He’s won 3 national titles in 5 years. He’s coached a Heisman Trophy winner. He’s had one of the top recruiting classes for years. He’s had numerous players make it into the NFL. There’s no doubt in my mind that he could change his way of offense by speeding it up, be he chooses not too. Why? Because Nick Saban’s a traditionalist.
At Alabama the players may change year by year, but some things stay the same. Bama football uniforms have been the same for many years. “I think what we wear is a lot bigger than me, and a lot bigger than anyone,” Saban said. “It’s what everybody’s expectation is of what they want to see when Alabama plays football and what they’re used to seeing.”
Those same expectations also apply to the way the game is played. Alabama is a school built on tradition, and that’s exactly why Saban doesn’t want to change the pace of the game. People are arguing that Saban is scared to speed the game up, but that is not the case. The reason Saban doesn’t want to speed up the game? Injuries.
Alabama’s slower-paced offense not only helps the offense gather themselves for the next play, but it also helps the other team’s defense get set before the snap, preventing injuries. A team that has a faced-paced offense not only adds extra plays, it adds more injuries because the players aren’t set, and they don’t have a few seconds of recovery time.
There is no doubt that Saban could create a championship winning, fast-paced offense but he chooses not to. He has chosen to keep his players healthy, and he has chosen to keep college football the way it has been played for many years.
The NCAA has been changing college football over the past few years. With the removal of the BCS, and the addition of playoffs, teams are already playing more games than in previous years. If the NCAA continues to allow a fast-paced offense without any down time, athletes will also be playing more snaps per game, causing injuries— ones that are simply preventable.
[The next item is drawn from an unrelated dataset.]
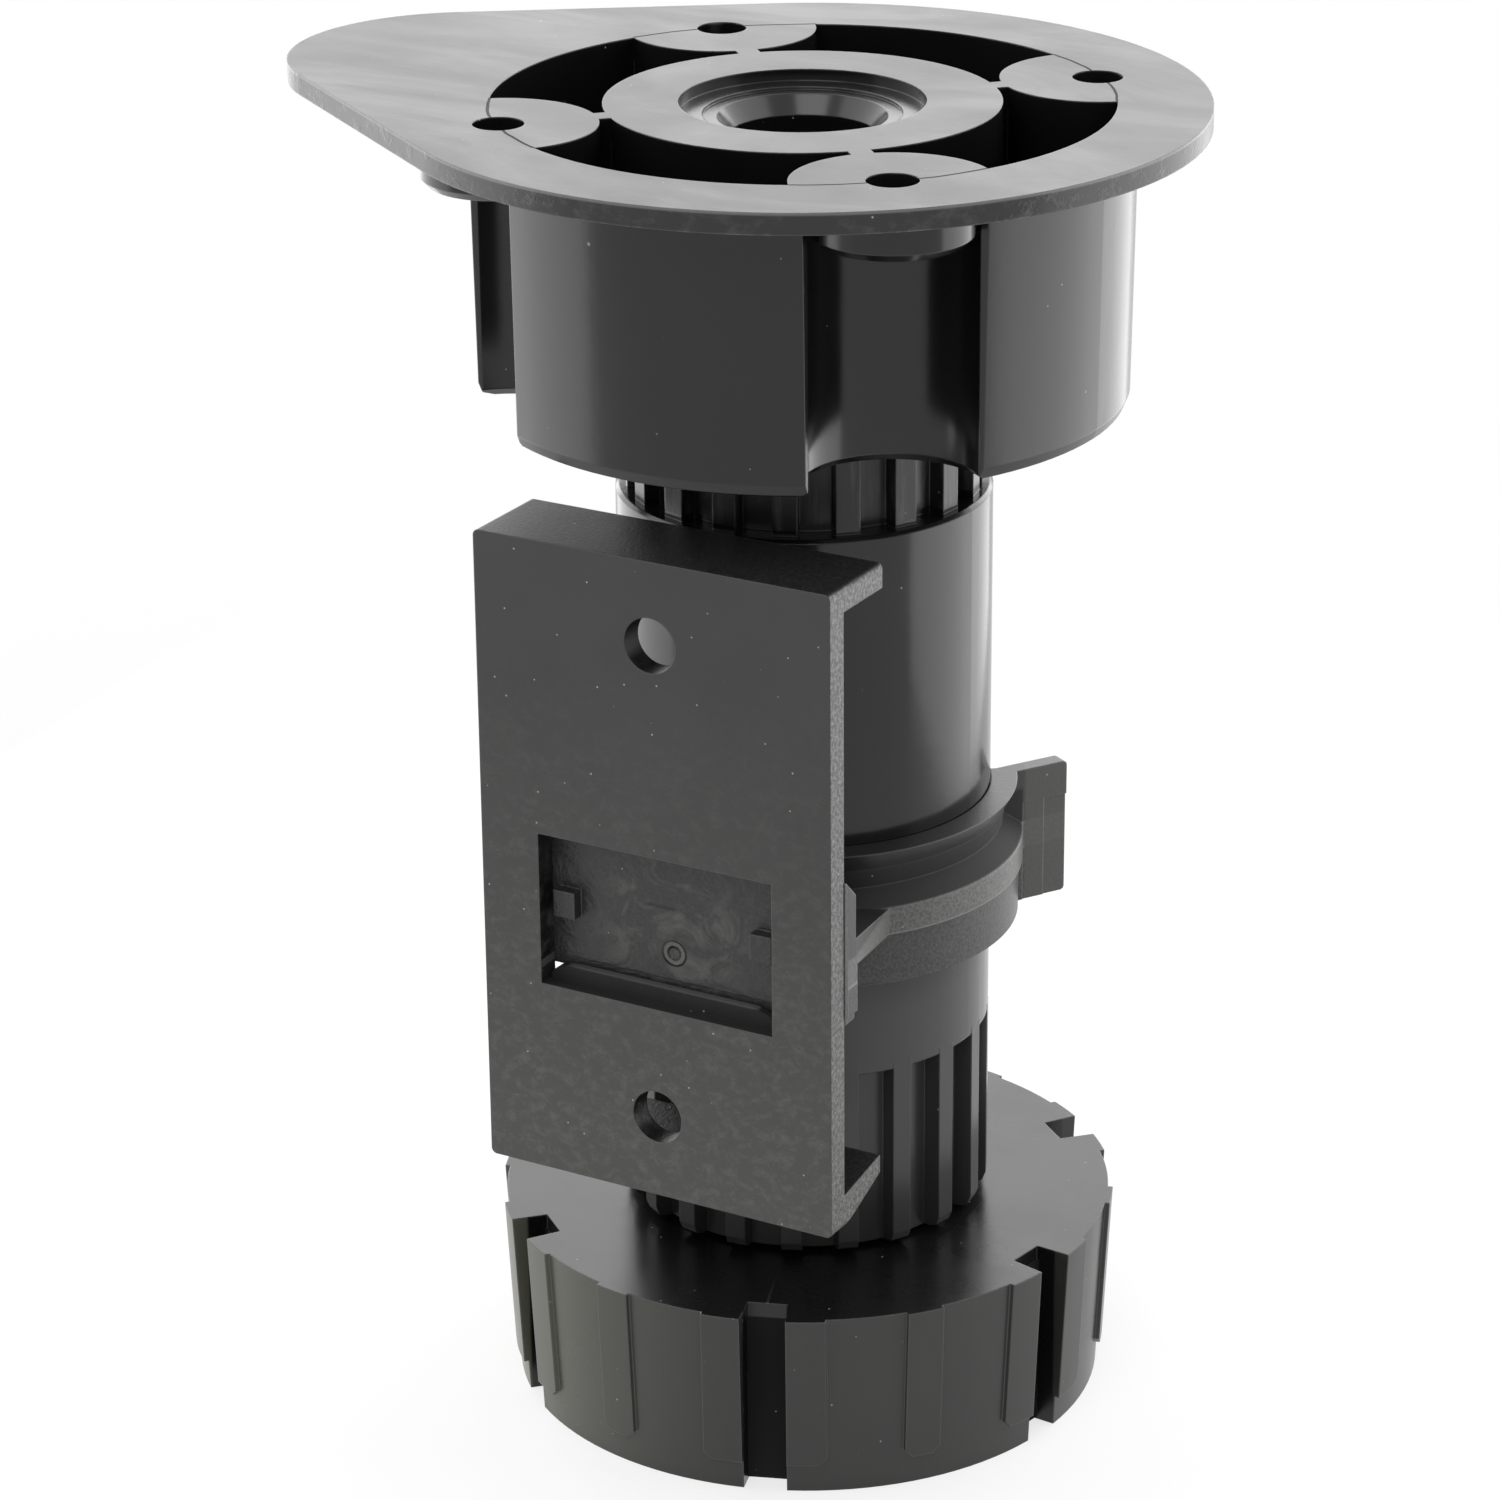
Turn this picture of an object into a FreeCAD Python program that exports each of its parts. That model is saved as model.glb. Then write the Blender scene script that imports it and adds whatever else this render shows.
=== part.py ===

My opinion is that Saban’s stand on preventing injuries will have a positive effect on future recruiting for Alabama. Young athletes and their parents will take into consideration all of the other teams who just want to win, or impress, by using fast-paced offenses and who discount possible injuries to athletes. Those same recruits will look at the ridicule and accusations Saban has endured these past weeks, and they will remember how Saban stood up for them when they are deciding which school to choose.